=== Given request ===
Count how many lines below contain the word "joints", then give that number alone.

--- START Information given ---

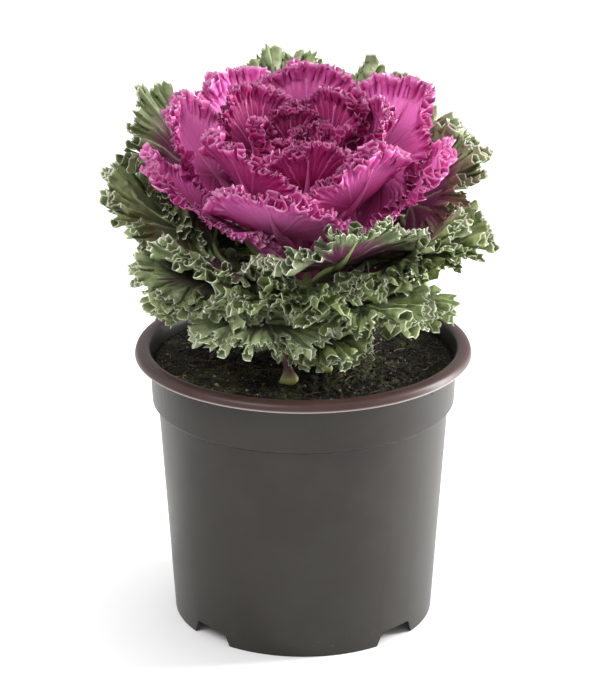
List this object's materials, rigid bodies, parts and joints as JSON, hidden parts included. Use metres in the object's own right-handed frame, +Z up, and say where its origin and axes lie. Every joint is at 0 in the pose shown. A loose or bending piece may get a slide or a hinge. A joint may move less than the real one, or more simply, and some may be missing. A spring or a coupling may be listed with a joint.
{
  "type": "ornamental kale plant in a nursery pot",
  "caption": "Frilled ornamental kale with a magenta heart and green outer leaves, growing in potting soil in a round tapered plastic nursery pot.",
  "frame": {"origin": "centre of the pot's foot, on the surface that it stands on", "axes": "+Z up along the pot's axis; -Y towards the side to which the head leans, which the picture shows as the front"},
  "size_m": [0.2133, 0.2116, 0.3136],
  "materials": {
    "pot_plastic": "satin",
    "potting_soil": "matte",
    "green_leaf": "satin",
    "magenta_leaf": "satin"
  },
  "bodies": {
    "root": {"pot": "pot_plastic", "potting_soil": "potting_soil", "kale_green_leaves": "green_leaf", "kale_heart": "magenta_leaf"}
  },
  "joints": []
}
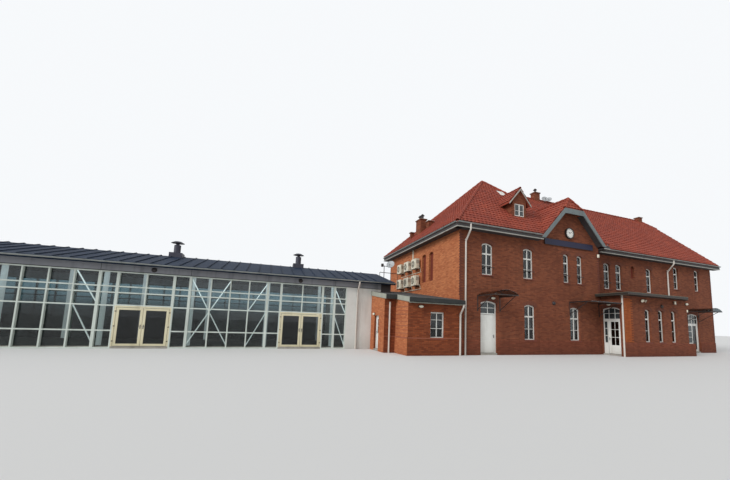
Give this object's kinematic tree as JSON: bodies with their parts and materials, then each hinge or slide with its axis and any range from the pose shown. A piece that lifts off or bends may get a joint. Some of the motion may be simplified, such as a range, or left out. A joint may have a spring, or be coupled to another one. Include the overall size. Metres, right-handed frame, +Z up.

--- END Information given ---

=== Final result ===
2